From its modest origin in the early 1950s, Rand’s following grew rapidly. By the mid-1960s, over 20,000 copies of The Objectivist were selling each month, and people in more than 80 cities were gathering around tape recorders to listen raptly to Nathaniel Branden Institute lectures.
But all was not going well. Unbeknownst to everyone but their spouses, Rand and Branden had been having an affair since the mid-1950s, and by now Branden wanted out. This led to a bizarre chain of events, culminating with Rand calling Branden to her apartment, where she slapped him around and cursed him (“If you have an ounce of morality left in you, an ounce of psychological health, you’ll be impotent for the next 20 years! And if you achieve any potency, you’ll know its a sign of still worse moral degradation.”). In the next issue of The Objectivist, she repudiated Branden “totally, permanently” because of a “disturbing change” in “his intellectual attitude,” to wit, “a tendency toward non-intellectual concerns.” She also charged him with poor management of their jointly owned publishing effort and detailed some of the events that had led to their split. She did not mention he had jilted her.
As I learned in hours of interviews with their associates, Greenspan was a member of Rand’s inner circle during this entire period and beyond. He lectured on economics for the Nathaniel Branden Institute. He wrote for the first issue of The Objectivist Newsletter, and when Rand broke with Branden, he signed a public statement condemning the traitor “irrevocably.” When Gerald Ford appointed him to the Council of Economic Advisors, he invited Rand to his swearing-in ceremony, and attended her funeral in 1982.
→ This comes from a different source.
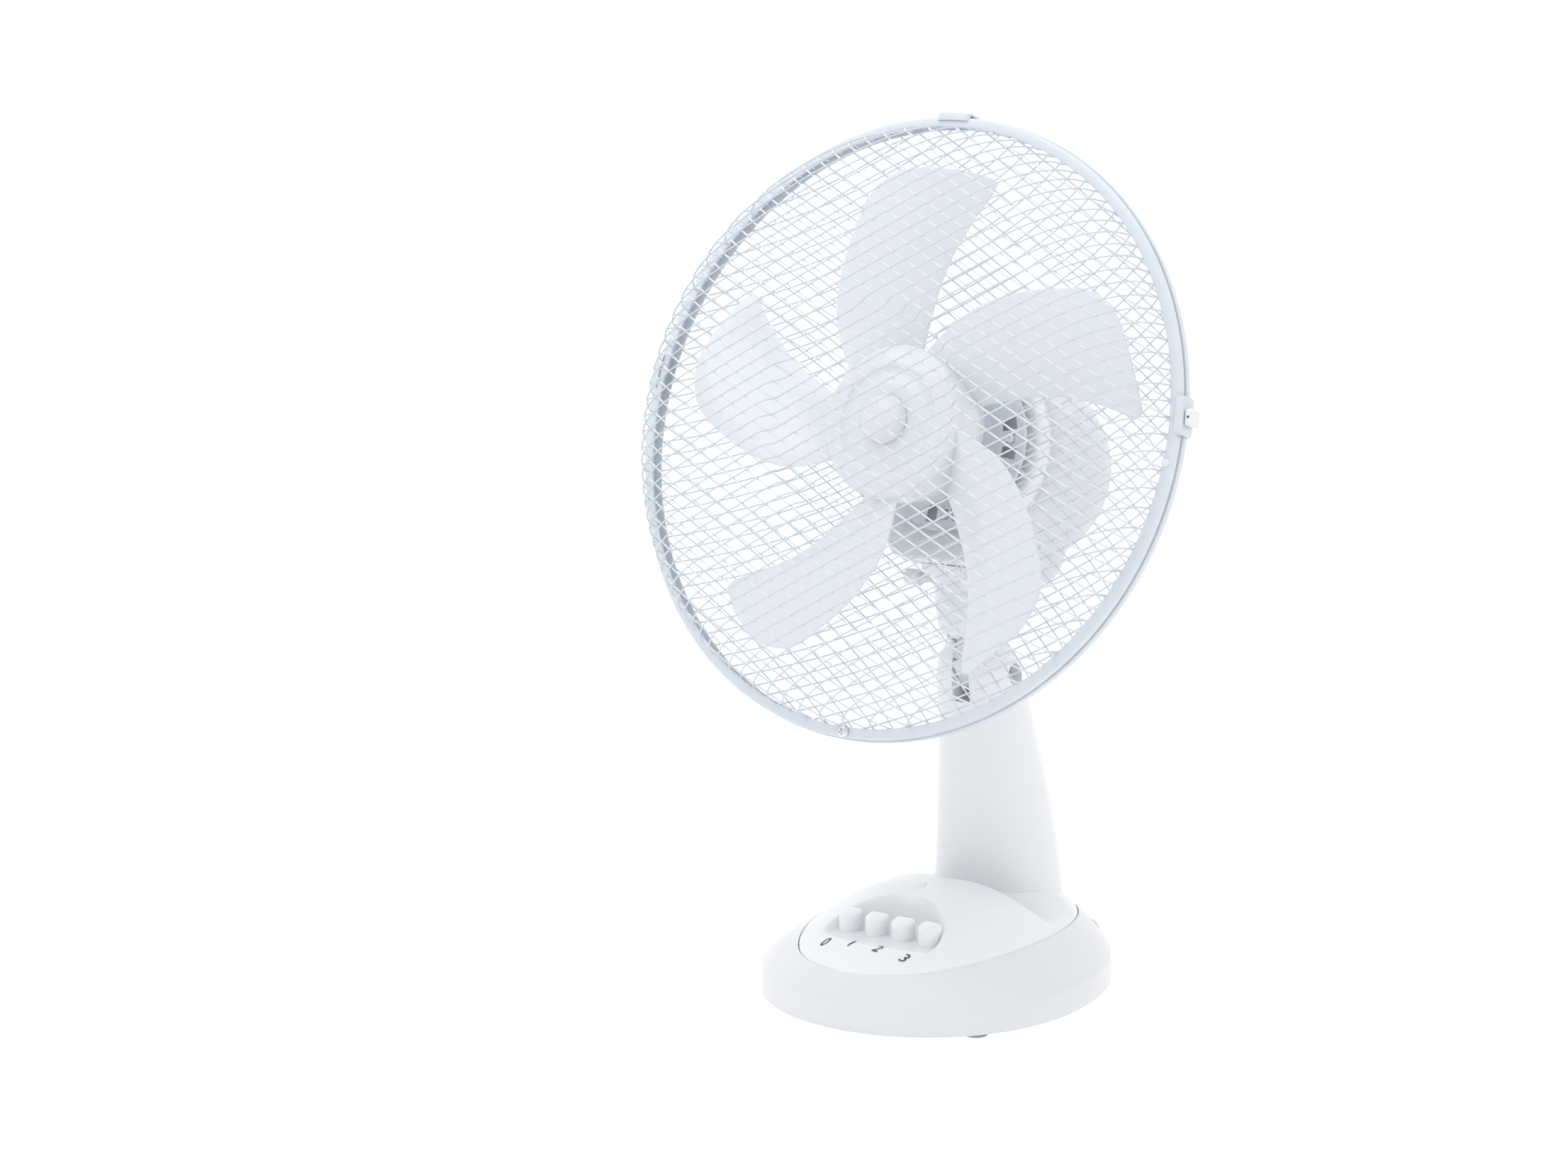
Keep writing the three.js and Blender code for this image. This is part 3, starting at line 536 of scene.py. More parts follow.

Greenspan was introduced to Rand by Joan Mitchell, a young woman he was dating. She was a friend of Barbara Weidman, Nathaniel Branden’s fiancée and already a member of the group of young admirers who met in Rand’s apartment. “I was not really able to interest him in Objectivism,” Joan Mitchell Blumenthal recalls. She and Greenspan married, but quickly discovered they had little in common. It was only after their marriage was annulled that “he started showing up at Ayn’s, a strange turn of events.”